The Washington Post (29 marzo 2009). «The Pope may be right» (Il Papa potrebbe avere ragione) di E. C. Green (Premio Philly Bongole Lutaaya 2004 per l’ impegno in Africa contro l’Aids).  Lo scienziato divulgò i risultati di uno studio dell’University of Califormia che mostravano   insufficiente il preservativo. Green non è nuovo a questa convinzione già presentata nel testo Rethinking Aids Prevention (Ripensare la prevenzione dell’Aids), (Greenwood Press 2003). In base alla sua esperienza e ai dati statistici, scrisse che per prevenire l’Aids era irrinunciabile l’educazione all’astinenza e alla fedeltà coniugale. Ma già nel gennaio 2000, l’autorevole rivista scientifica The Lancet, denunciò il profilattico come «una falsa percezione di protezione» che «induce ad aumentare i comportamenti a rischio».
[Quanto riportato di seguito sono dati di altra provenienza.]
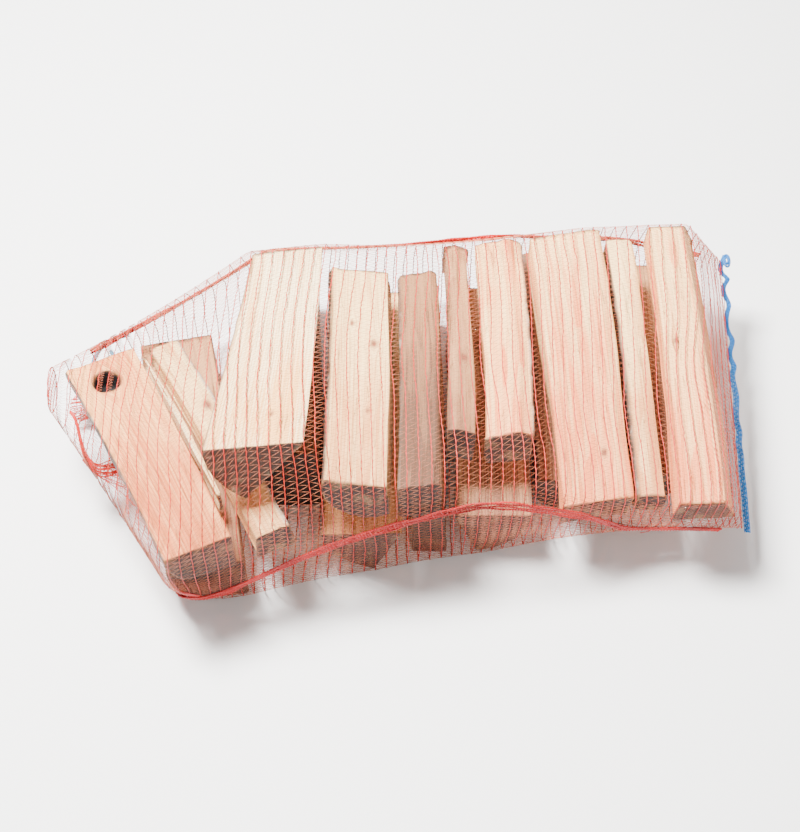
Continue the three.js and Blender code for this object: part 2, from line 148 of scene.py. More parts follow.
# Painted shade: the knot hole's near-black colour stands for the shade deep inside the hole
HOLE_SHADE_COLOUR = (14, 8, 5)
BIRCH_BARK = dict(pale=(158, 144, 128), grey=(84, 70, 60), dash=(40, 34, 32), peel=(146, 96, 64))
BROWN_BARK = dict(pale=(104, 84, 68), dark=(62, 46, 36), lichen=(150, 142, 126))

# The growth rings and the relief of the wood
RINGS_PER_METRE = 330.0
RING_DRIFT = 0.010
GRAIN_SHIFT = 1.7  # how far along the grain, in metres, one log's pattern is from the next
WOOD_BUMP = 0.0009
RELIEF_LIMITS = (-0.2, 7.0)
TRUNK_SIDES = 96
VOXEL_SIZE = 2.6

# Small knots in the upper split faces, as (across from the pith, along from the far end, radius)
KNOTS = {
    "half_log": ((6, 96, 3.2), (-14, 70, 2.2), (2, 178, 1.8)),
    "wide_log": ((8, 226, 2.6),),
    "right_log": ((-10, 120, 2.4),),
    "pale_log": ((4, 88, 4.0),),
    "tan_log": ((3, 150, 3.0),),
    "bright_log": ((-30, 212, 2.0),),
}

# The net: chains run round the bag, and a thin zigzag weft joins each to the next
OPEN_END_X = -318
OPEN_END_CENTRE = (-26.0, 98.0)
OPEN_END_RADIUS = 20
SEWN_END_X = 316
SEWN_END = ((-142.0, 46.0), (128.0, 92.0))
SURFACE_RINGS = 160
RING_DIRECTIONS = 72
RING_ANGLES = 720
RING_STITCHES = 300
CHAIN_PITCH = 9.6
SEAM_CROWDING = 4.4  # how much closer the chains are at the sewn end
CHAIN_RADIUS = 0.54
WEFT_RADIUS = 0.19
CHAIN_FLOOR_GAP = 0.7
WEFT_FLOOR_GAP = 0.5
WEFT_SPACING = 2.9  # the least that the stitches of a weft are apart, on average
NET_OFFSET = 1.1
NET_SLACK = 0.0006
RING_MIDDLE = (-10.0, 70.0)
TIP_CHAINS = (-15.0, -5.5, 4.0, 13.5)  # heights of the chains across the bag's tip
TIP_POINTS = 24

# The doubled edges of the net, as (place along X, height above the floor)
FRONT_SELVEDGE = (
    (-290, 70), (-205, 20), (-95, 72), (0, 106), (80, 122), (165, 92), (215, 56), (300, 46),
)
BACK_SELVEDGE = ((-290, 96), (-160, 100), (0, 112), (150, 104), (300, 90))
SELVEDGE_STEP = 1.6
SELVEDGE_HALF_WIDTH = 4.6
SELVEDGE_RAILS = (-1, -0.35, 0.4, 1)
RUNG_PITCH = 4.4
RUNG_POINTS = 6
LOOSE_END_POINTS = 12
LOOSE_ENDS = {"selvedge_front": ((-126, 15, 7), (-119, 11, -6), (-98, 9, 4), (228, 12, 5))}

# The folds along the front of the open end
FOLD_START = -306
FOLD_END = -176
FOLD_STRANDS = 13
FOLD_POINTS = 70

# The gathered neck, its tie and its drawstring
NECK_ROOT = np.array((-262.0, 0.0, 44.0))
NECK_LIP = np.array((-310.0, 5.0, 16.0))
NECK_TIE_SHARE = 0.65
NECK_TIE_RADIUS = 9
NECK_STRANDS = 44
TAPE_RADIUS = 1.8
TURN_TAPE_RADIUS = 1.05
KNOT_TAPE_RADIUS = 1.4
TAIL_ROUTES = {
    "drawstring_tail_long": (
        (-295, 25.6, 24), (-297, 32, 15), (-300, 42, 6), (-303, 56, 2.3), (-304, 72, 2.3),
        (-298, 88, 2.3), (-286, 98, 2.3), (-272, 104, 2.3),
    ),
    "drawstring_tail_short": (
        (-289.5, 25.2, 22), (-286, 32, 13), (-283, 41, 5), (-280, 54, 2.3), (-281, 70, 2.3),
        (-288, 83, 2.3),
    ),
}

# The overlock seam along the sewn end
SEAM_X = 320.6
SEAM_NEAR = (-147.0, 46.0)
SEAM_FAR = (133.0, 92.0)
SEAM_WAVES = 9
SEAM_SWAY = 2.9
SEAM_LIFT = 2.8
SEAM_STITCHES = 118
SEAM_CORDS = ((-2.3, 0.55), (-0.8, 0.75), (0.9, 0.75), (2.4, 0.6))  # offset and radius
SEAM_LOOP_POINTS = 10
LOBE_POINTS = 28

# Thread and tape colours as (light, dark), in sRGB
RED_CHAIN = ((212, 52, 34), (170, 20, 12))
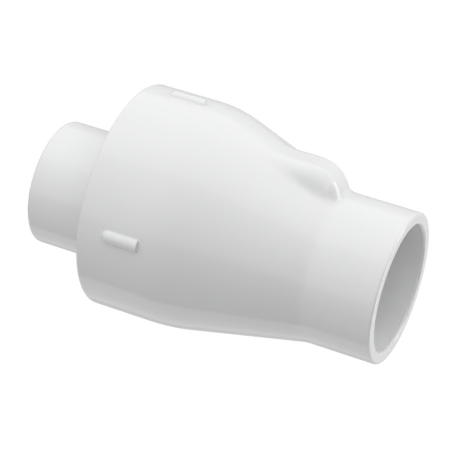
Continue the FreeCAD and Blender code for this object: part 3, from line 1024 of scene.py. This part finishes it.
bpy.ops.mesh.primitive_plane_add(size=FLOOR_SIZE, location=(MIDDLE_X, 0, floor_z))
floor = bpy.context.object
floor.name = "floor"
floor.data.materials.append(flat_emitter("pale_floor", 1.0))
hide_from_light(floor)
bpy.ops.mesh.primitive_uv_sphere_add(segments=32, ring_count=16, radius=BACKDROP_R, location=(MIDDLE_X, 0, 0))
sky = bpy.context.object
sky.name = "backdrop"
sky.data.materials.append(flat_emitter("pale_backdrop", 1.0))
hide_from_light(sky)

world = bpy.data.worlds.new("studio")
scene.world = world
world.use_nodes = True
world.node_tree.nodes["Background"].inputs["Color"].default_value = (1, 1, 1, 1)
world.node_tree.nodes["Background"].inputs["Strength"].default_value = 0.04


def panel(name, corner, along, up, radiance):
    """Rectangular softbox with one corner and two sides given, facing the object."""
    corner, along, up = Vector(corner), Vector(along), Vector(up)
    centre = corner + (along + up) / 2
    x, y = along.normalized(), up.normalized()
    if x.cross(y).dot(centre - Vector((MIDDLE_X, 0, 0))) < 0:
        x = -x
    z = x.cross(y)
    light = bpy.data.lights.new(name, "AREA")
    light.shape = "RECTANGLE"
    light.size = along.length
    light.size_y = up.length
    light.energy = math.pi * along.length * up.length * radiance
    obj = bpy.data.objects.new(name, light)
    obj.matrix_world = Matrix(
        ((x.x, y.x, z.x, centre.x), (x.y, y.y, z.y, centre.y), (x.z, y.z, z.z, centre.z), (0, 0, 0, 1))
    )
    scene.collection.objects.link(obj)


def softbox(name, angle0, angle1, radiance):
    """Long softbox parallel to the pipe, between two angles from straight up, towards the camera's side."""
    a0, a1 = math.radians(angle0), math.radians(angle1)
    start = Vector((LEFT_END, -math.sin(a0) * TENT, math.cos(a0) * TENT))
    stop = Vector((LEFT_END, -math.sin(a1) * TENT, math.cos(a1) * TENT))
    panel(name, start, (RIGHT_END - LEFT_END, 0, 0), stop - start, radiance)


softbox("overhead_back", -28, 0, 1.1)
softbox("overhead", 0, 37, 1.4)
softbox("front_high", 37, 72, 0.95)
softbox("front", 72, 100, 0.85)
softbox("front_low", 100, 172, 0.36)
softbox("floor_bounce", 172, 215, 0.95)
softbox("back_low", 215, 260, 0.6)
softbox("back", 260, 305, 0.5)
softbox("back_high", 305, 332, 0.95)
panel("left_end", (LEFT_END, -TENT, -0.5), (0, 2 * TENT, 0), (0, 0, TENT + 0.5), 0.5)
panel("right_end", (RIGHT_END, 0.5, -TENT), (0, TENT - 0.5, 0), (0, 0, 2 * TENT), 3.2)

scene.view_settings.view_transform = "Standard"
scene.view_settings.look = "None"
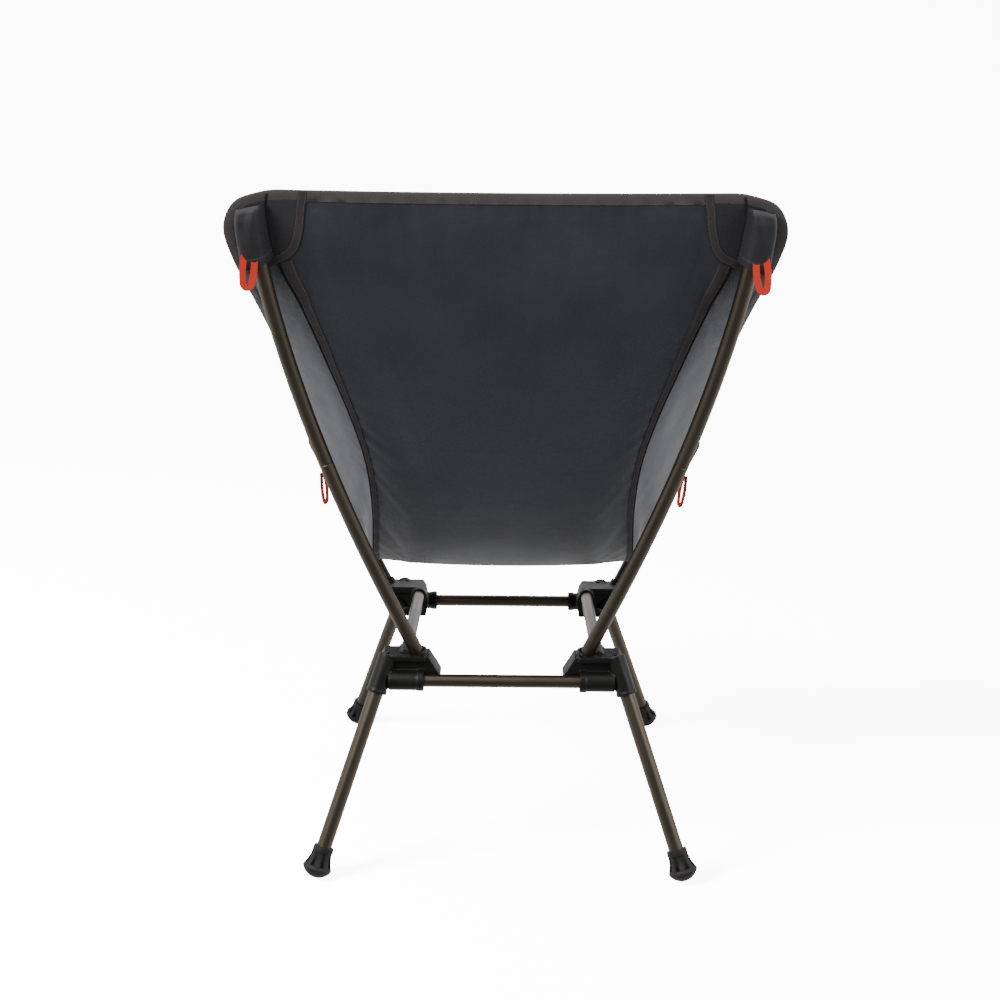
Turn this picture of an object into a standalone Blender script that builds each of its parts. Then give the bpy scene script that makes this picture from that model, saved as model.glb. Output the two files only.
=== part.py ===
"""Ultralight backpacking chair: four moulded hubs, shock-corded aluminium poles and a fabric sling seat.

Metres, +Z up. The chair faces -Y and is symmetric about X = 0; its left, as the sitter has it, is +X.
The origin is on the floor, under the middle of the chair. Dimensions below are from the middle of the
four hubs, which lies CENTRING behind the origin.
"""
import math

import bmesh
import bpy
from mathutils import Matrix, Vector

# ---------------------------------------------------------------- driving dimensions
GAP = 0.0003                # between pieces that touch
SLIDE_GAP = 0.0004          # between a tube and the socket it slides in
FERRULE_GAP = 0.0007        # a bowed ferrule needs more to slide straight out
ROUND = 16                  # sides of a round piece
CORD_ROUND = 6

BAR_D = 0.0127              # cross bars and side bars
LEG_D = 0.0146
UPRIGHT_D = 0.0136
WALL = 0.0010               # tube wall
CORD_D = 0.0026

CENTRING = 0.0036           # from the origin back to the middle of the four hubs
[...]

– Daily Telegraph (31 marzo 2009). «Certo l’Aids pone il tema della fragilità umana e da questo punto di vista tutti dobbiamo interrogarci su come alleviare le sofferenze. Ma il Papa è chiamato a parlare della verità dell’uomo. E’ il suo mestiere: guai se non lo facesse».

Alcune conclusioni.

  1. L’ Acquired Immune Deficiency Syndrome (AIDS), identificata il 5 giugno 1981 negli Stati Uniti, si diffuse rapidamente in ogni angolo del mondo, prevalentemente nei Paesi dell’Africa subsahariana, dove vivono circa 28 milioni di persone con l’ Hiv; più del 60% della popolazione mondiale. Con oltre 25 milioni di morti, l’Aids è una delle maggiori e più aggressive epidemie della storia. Il trascorrere del tempo, e l’approfondimento scientifico della patologia, mostrarono che l’epidemia possedeva configurazioni difformi rispetto alle precedenti; in particolare, l’intersecarsi dell’aspetto medico e culturale correlato alla trasformazione dei costumi sessuali e allo sfruttamento del sesso per finalità edonistiche. Era opportuno, quindi, coordinare l’aspetto sanitario con quello educativo, dato che il preservativo, proposto come unica soluzione, non avrebbe arginato la strage.
  2. E’ opportuno superare la convinzione del preservativo onnipotente, adottando il metodo Abc (astinenza, fedeltà, condon), che mostrò ottimi risultati in Uganda, l’unico Paese africano che ebbe il coraggio di muoversi contro corrente. Nel 2004, la rivista Science, notò che oltre il 60% dei giovani ugandesi fra i 15 e i 19 anni si astenevano dal sesso: «Questi dati suggeriscono che la riduzione del numero dei partner sessuali e l’astinenza tra i giovani non sposati è una via importante da seguire».
  3. Di fronte alle evidenze scientifiche, e ai risultati ottenuti conformandosi alle indicazioni proposte dalla Chiesa cattolica, dobbiamo recuperare l’obiettività nella discussione, interrogandoci sul valore dell’educazione alla sessualità responsabile ed annullando il mito che l’ampia diffusione di preservativi sia una scelta lungimirante ed efficace. La Chiesa, oltre che possedere come ogni altro soggetto, i diritti per esprimere il suo parere, lo fa con credibilità maggiore, mediante l’azione, il sacrificio e la fatica di coloro che quotidianamente curano questi sofferenti. Di chi, come rammentava Fra Pierluigi Marchesi, sta sempre in relazione con l’ «odore del malato». Infatti, oltre il 75% delle istituzioni che in Africa assistono gli affetti da Aids, sono amministrate dalla Chiesa.

Alle migliaia di religiosi/e e fedeli-cristiani-laici che si occupano di questi fragili, dobbiamo unicamente deferenza e riconoscenza.